Nick Hackworth

Garrick/Milne Prize for Theatrical Portraiture, Christie’s

Essays & Reviews Evening Standard

Now in its second year the Garrick/Milne Prize, with a generous fund of £30,000, aims to encourage the art of theatrical painting and portraiture.

Undoubtedly a worthy enterprise, it strives to restimulate a Great British tradition that saw its apogee in the 18th century with the works of Zoffany and Füssli, and had its last great exponent in Walter Sickert. Sadly, as with last year, the 60 or so shortlisted works are of a depressingly poor standard. As revealed by the BP Portrait Award, year on year, figurative skills are in permanent decline. The subjects here are crudely formed, their rendering sometimes descending into cartoonish mediocrity, the compositions incompetent, the colouring and the general handling of paint leaden and heavy.

This year’s winner was Anna Hyunsook Paik who took the £20,000 first prize with her pedestrian painting, Rehearsal at RADA. Far better was Jackie Anderson’s delicate and ethereal depiction of a Scottish dancer, unfortunately overlooked by the judges. Her work captures the essential impermanance of theatrical performance. The almost anonymous face floats in a sepia mist, with the merest hint of flesh tones providing an intimation of humanity. But her work was an exception.

Not that a lack of quality necessarily means a lack of entertainment. Lovers of West End comedy will be delighted to see portraits of Ray Cooney, the author of the amusing farce Run For Your Wife and the hilariously bad rendering of Elaine Paige in the role of Angele in Where There’s a Will.

Those with more demotic tastes will be equally delighted to see Rolf Harris Prepares to Go On as well as the portrait of Peter Sallis incarnate as Norman Clegg from Last of the Summer Wine.
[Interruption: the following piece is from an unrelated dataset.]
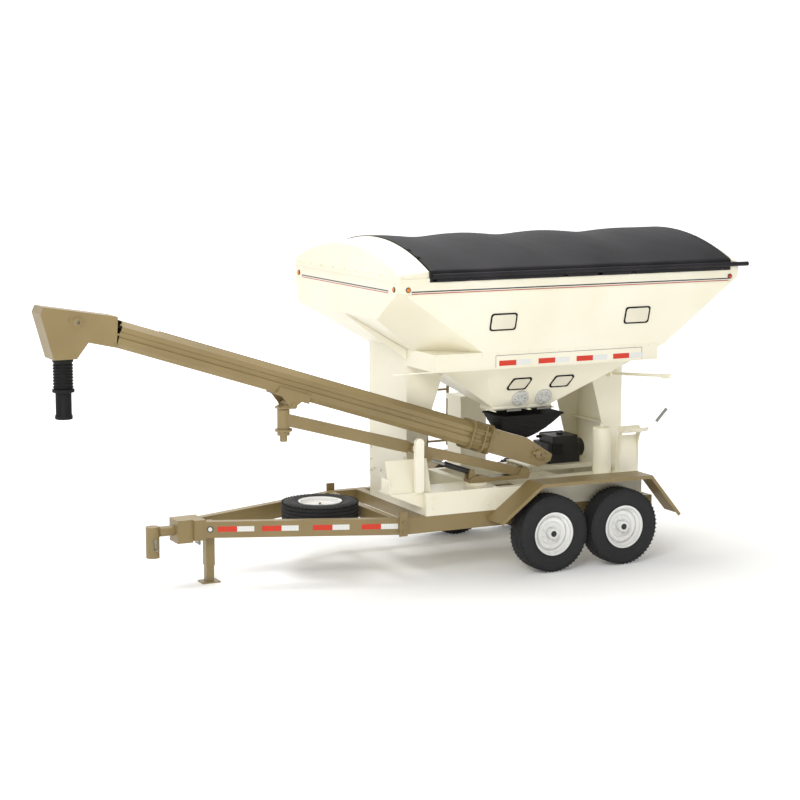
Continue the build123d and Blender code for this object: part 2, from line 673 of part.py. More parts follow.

Meanwhile, more high-brow inclinations will be satisfied by images of Derek Jacobi as Prospero, Ben Kingsley as the Moody Chef and Timothy West as King Lear. Not that everyone was stuck in the past. Lucy Moore depicted funny-man Jimmy Carr, last year’s Edinburgh Perrier nominee. But AA Milne’s legacy, which funded the prize, would be better spent if there was less comedy and more art.